Signal-To-Noise Ratios of Teleseismic Receiver Functions and Effectiveness of Stacking for Their Enhancement

We present a method for the measurement of spatially variable signal-to-noise (S/N) ratios in multichannel teleseismic receiver function (RF) images. The S/N ratio is defined as a measure of coherency of the final image, and the approach is applicable to any RF imaging technique that employs mapping of the records into depth followed by their summation as the final signal enhancement step. In such methods, all of the converted phases become horizontally aligned in the depth domain, and their coherent (signal) and incoherent (noise) components can be estimated by using stacking statistics. For 10 locations along two subarrays of the Continental Dynamics of Rocky Mountains Project (CD-ROM) teleseismic array, after a limited RF editing, we apply our method to the image resulting from three-dimensional (3-D) prestack RF depth migration. The resulting amplitude S/N values to vary from 0.1 to 0.3 in the individual RFs and from 1 to 5 in the final image, with significant spatial variability. These moderate S/N values argue in favor of sampling redundancy achieved in array recording and multichannel RF processing.

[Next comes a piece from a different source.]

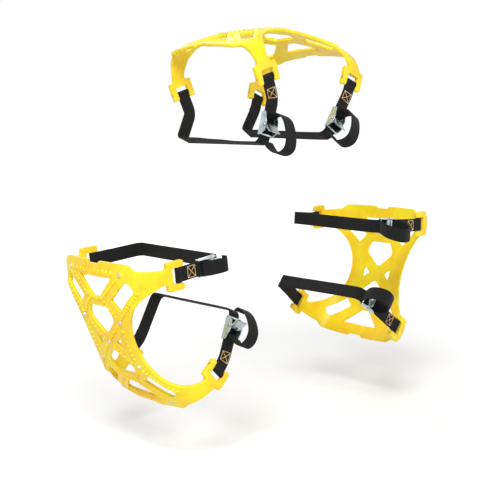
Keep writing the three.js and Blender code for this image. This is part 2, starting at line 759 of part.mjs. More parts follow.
// The cam lever: a toothed cam on the axle with a thumb tab, slotted in the middle for the spring
function camLever() {
  const teeth = [];
  for (let k = 0; k <= 2 * CAM_TEETH; k++) {
    const a = radians(CAM_FIRST_TOOTH_ANGLE + (CAM_TOOTHED_ANGLE * k) / (2 * CAM_TEETH));
    const reach = CAM_BITE - (k % 2 ? CAM_TOOTH : 0);
    teeth.push(new THREE.Vector2(reach * Math.cos(a), reach * Math.sin(a)));
  }
  const along = new THREE.Vector2(Math.cos(radians(TAB_ANGLE)), Math.sin(radians(TAB_ANGLE)));
  const across = new THREE.Vector2(-along.y, along.x);
  const tabPoint = (reach, side) => {
    return along.clone().multiplyScalar(reach).addScaledVector(across, (side * TAB_THICKNESS) / 2);
  };
  const crown = CAM_BASE_RADIUS - TAB_THICKNESS / 2;
  const lifted = (reach, side) => tabPoint(reach, side).addScaledVector(across, crown);
  const outline = [
    ...teeth,
    ...arcPoints(0, 0, CAM_BASE_RADIUS, -45, TAB_ANGLE + 20, 4),
    lifted(CAM_BASE_RADIUS + 2, -1),
    lifted(TAB_LENGTH - 3, -1),
    lifted(TAB_LENGTH, -1).addScaledVector(across, TAB_LIP),
    lifted(TAB_LENGTH, 1).addScaledVector(across, TAB_LIP),
    lifted(TAB_LENGTH - 4, 1),
    ...arcPoints(0, 0, CAM_BASE_RADIUS, TAB_ANGLE + 90, 215, 5),
  ];
  const hole = ringPoints(0, 0, AXLE_RADIUS + GAP);
  const cam = extrudeAcross(outline, [hole], 2 * (EAR_INNER - SIDE_GAP));
  const through = 4 * CAM_BITE;
  const slot = new THREE.BoxGeometry(2 * (SPRING_RADIUS + GAP), through, SPRING_WIDTH + 2 * GAP);
  slot.rotateZ(radians(TAB_ANGLE));
  return geometryOf(solidOf(cam).subtract(solidOf(slot)));
}

// Turn and reach that bring a strap from one pin's frame to a line parallel to the axle
function aimStrap(matrix, face, target, from) {
  const inverse = matrix.clone().invert();
  const local = target.clone().applyMatrix4(inverse);
  const outward = new THREE.Vector3(0, face, 0).transformDirection(inverse);
  local.addScaledVector(outward, -local.y / outward.y);
  let turn = 0.01;
  let tangent = BEND_LENGTH / 2;
  for (let k = 0; k < 8; k++) {
    turn = Math.atan2(local.z, local.x - from - tangent) || 0.01;
    tangent = (BEND_LENGTH / turn) * Math.tan(turn / 2);
  }
  const straight = Math.hypot(local.z, local.x - from - tangent) - tangent;
  return { turn, reach: from + BEND_LENGTH + straight };
}

function chainStrap(chain, where, strap) {
  const group = new THREE.Group();
  const prefix = chain.name + "_" + where + "_";
  const streetPin = pinFrame(chain, strap.side, STREET);
  const vehiclePin = pinFrame(chain, strap.side, VEHICLE);
  const bend = { from: strap.bendFrom, turn: -radians(strap.turn) };

  const street = new THREE.Group();
  street.applyMatrix4(streetPin);
  street.add(makeMesh(prefix + "street_pin", forkPin(), "pin"));
  street.add(makeMesh(prefix + "short_strap", shortStrap(bend, strap.reach), "webbing"));
  const buckle = new THREE.Group();
  buckle.position.copy(bendStrap(new THREE.Vector3(strap.reach, 0, 0), bend));
  buckle.rotation.y = -bend.turn;
  street.add(buckle);
  street.updateMatrixWorld(true);
  buckle.add(makeMesh(prefix + "buckle_frame", buckleFrame(), "zinc"));
  const axle = makeMesh(prefix + "cam_axle", camAxle(), "pin");
  const spring = makeMesh(prefix + "cam_spring", camSpring(), "spring");
  const lever = makeMesh(prefix + "cam_lever", camLever(), "zinc");
  for (const piece of [axle, spring, lever]) {
    piece.position.set(AXLE_X, AXLE_N, 0);
    buckle.add(piece);
  }
  const frame = heightFrame(buckle.matrixWorld, STREET);
  buckle.add(makeMesh(prefix + "strap_outer_run", outerRun(strap, frame), "webbing"));
  group.add(street);

  const vehicle = new THREE.Group();
  vehicle.applyMatrix4(vehiclePin);
  const crossing = new THREE.Vector3(CROSSING_X, -2 * CROSSING_CORNER, 0);
  const target = crossToMiddle(crossing, STRAP_N - CROSSING_CORNER, frame);
  target.applyMatrix4(buckle.matrixWorld);
  const aim = aimStrap(vehiclePin, VEHICLE, target, strap.bendFrom);
  const innerBend = { from: strap.bendFrom, turn: aim.turn };
  const inner = innerRun(innerBend, aim.reach, heightFrame(vehiclePin, VEHICLE));
  vehicle.add(makeMesh(prefix + "vehicle_pin", forkPin(), "pin"));
  vehicle.add(makeMesh(prefix + "strap_inner_run", inner, "webbing"));
  group.add(vehicle);
  return group;
}

const set = new THREE.Group();
for (const chain of CHAINS) {
  set.add(makeMesh(chain.name + "_tread_pad", treadPad(chain), "pad"));
  for (const [where, strap] of Object.entries(chain.straps)) {
    set.add(chainStrap(chain, where, strap));
  }
}

export default set;
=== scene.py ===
import math

import bmesh
import bpy
from mathutils import Matrix, Vector
from mathutils.geometry import delaunay_2d_cdt


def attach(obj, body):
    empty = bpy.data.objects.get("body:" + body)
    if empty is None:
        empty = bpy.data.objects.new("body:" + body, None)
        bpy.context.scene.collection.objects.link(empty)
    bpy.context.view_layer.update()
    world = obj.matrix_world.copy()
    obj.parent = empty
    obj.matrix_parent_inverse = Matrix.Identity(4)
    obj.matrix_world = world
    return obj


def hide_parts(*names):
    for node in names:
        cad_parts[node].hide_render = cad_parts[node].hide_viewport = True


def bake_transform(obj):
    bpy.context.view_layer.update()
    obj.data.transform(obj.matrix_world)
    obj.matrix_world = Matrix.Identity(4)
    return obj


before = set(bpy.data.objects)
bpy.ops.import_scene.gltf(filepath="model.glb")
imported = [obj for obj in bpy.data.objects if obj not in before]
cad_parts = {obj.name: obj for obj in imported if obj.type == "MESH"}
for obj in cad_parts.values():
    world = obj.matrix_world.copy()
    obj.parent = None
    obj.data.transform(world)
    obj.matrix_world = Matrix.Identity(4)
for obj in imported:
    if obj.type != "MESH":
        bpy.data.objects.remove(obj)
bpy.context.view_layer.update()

MM = 0.001
ROOT = "chains"

# Tyre section, from the crown out to the sidewall, as three tangent arcs
TYRE_RADIUS = 369.5
CROWN_RADIUS = 520
CROWN_SLOPE = math.radians(9.2)
SHOULDER_RADIUS = 42
SHOULDER_SLOPE = math.radians(80)
SIDEWALL_RADIUS = 130
CROWN_END = CROWN_RADIUS * CROWN_SLOPE
SHOULDER_END = CROWN_END + SHOULDER_RADIUS * (SHOULDER_SLOPE - CROWN_SLOPE)
TYRE_ARCS = ((CROWN_RADIUS, CROWN_END), (SHOULDER_RADIUS, SHOULDER_END), (SIDEWALL_RADIUS, math.inf))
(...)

In order to further reduce noise in RF images, denser and longer deployments or additional signal enhancement techniques are advisable. Because of its ability to provide direct assessment of image quality in three dimensions, including its dependence on the frequency band and data coverage, our method can also be potentially used for real-time array tuning and image focusing required for moving arrays proposed for the USArray program.